Chess Masters: The Endgame
BBC2, Monday, 8pm
Well, let’s never accuse telly of not squeezing every last drop out of a format idea. Continuing the whole dubious transformation of personal hobbies into TV shows – we’ve already had it with, among other things, sewing, baking and pottery – BBC are now giving us something called Chess Masters: The Endgame. It’s presented by Sue Perkins – a glib old hand at these kinds of shows – and, yes, it’s about chess, taking a group of good-but-unknown players and pitting them against each other in some kind of artfully aged, unnecessarily huge hall.
Your first reaction might be that it’s good to see a cerebral pursuit like chess getting its moment on the telly…but then you remember it doesn’t easily make for great television.

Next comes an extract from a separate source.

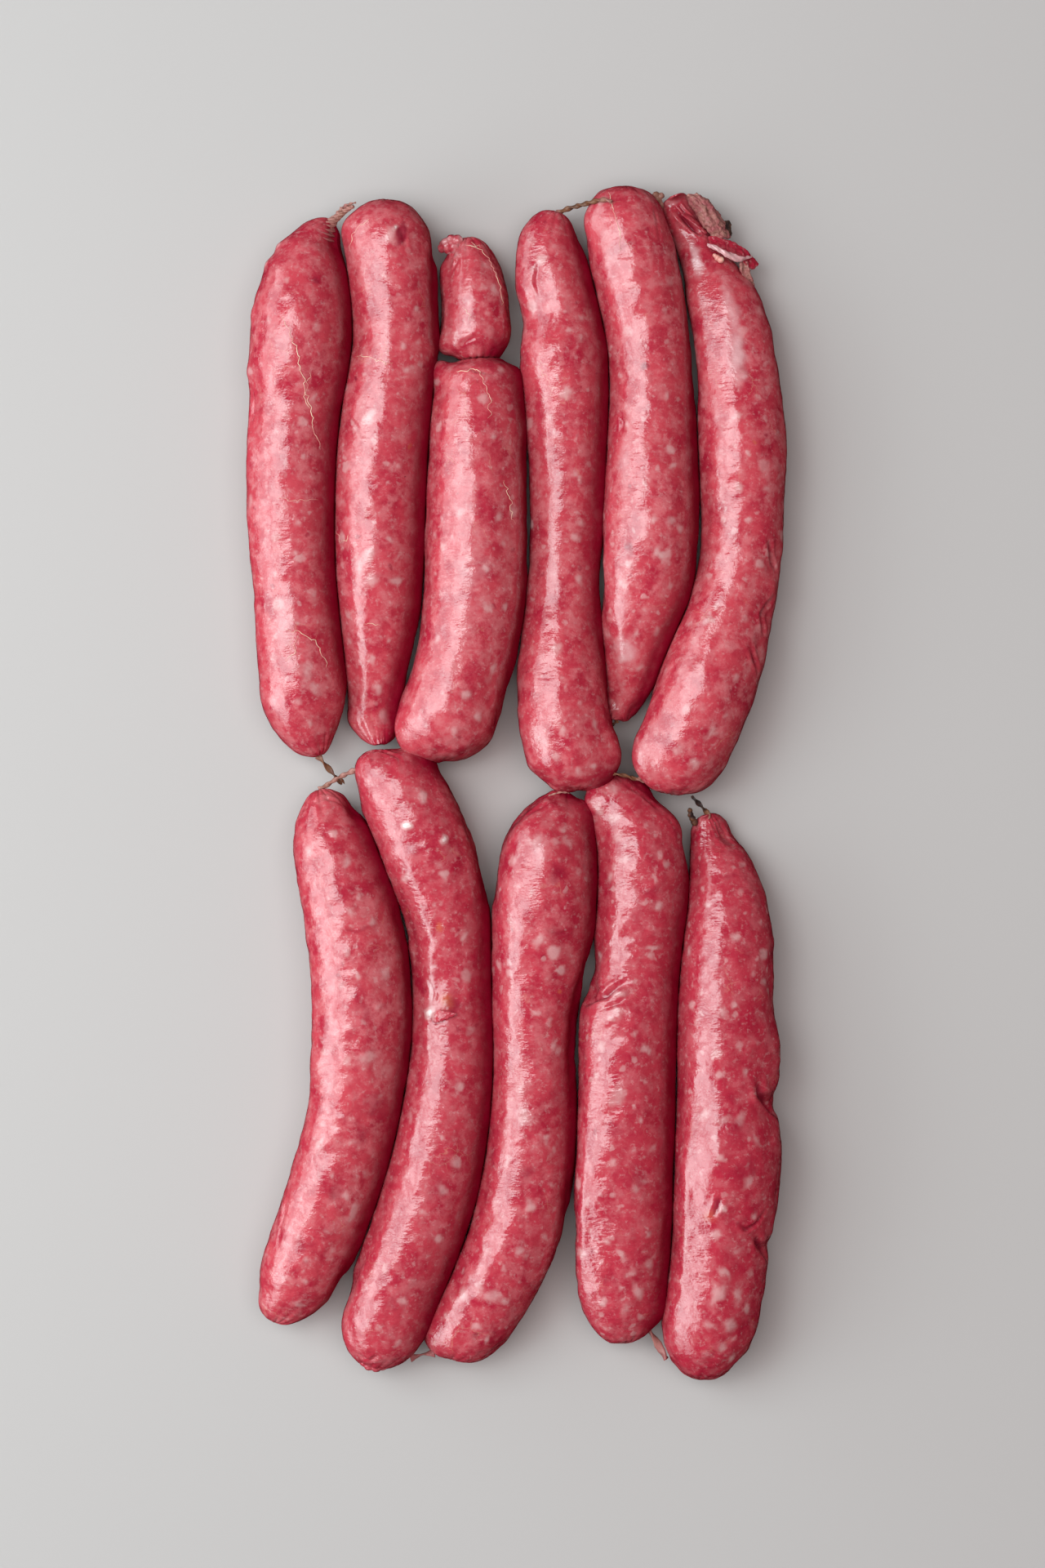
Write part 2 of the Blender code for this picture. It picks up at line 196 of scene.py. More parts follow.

The previous TV shows I mentioned had less than exciting subjects too, though (sewing?), and they attempted to get around this with some tried and trusted TV tricks: everyone, spare us, has a story, “dead air” has become a method for generating faux tension, and there’ll be several presenters, one of whom will specialise in double-entendres (step forward Miss Perkins).
All that might – I emphasise, might – have worked for a while in those other shows, but it’s not only a tired old schtick now, it feels even less appropriate for chess. Come on now, are we supposed to engage just because the players are given cheesy nicknames like The Unrelenting Warrior or The Unruly Knight? Or because they follow up their scripted trash talks with games, over which an unbearably overacting Anthony from The Traitors hyperventilates, while we get little “secret camera” shots of three or four other contestants standing together like alarmed meerkats – exactly as we see the contestants in “those other shows” we’re all a bit tired of already?
With a bit of bravery or actual human warmth this really could have done wonders for chess; but this cold, contrived old rehash just makes it seem even less televisual than you thought already.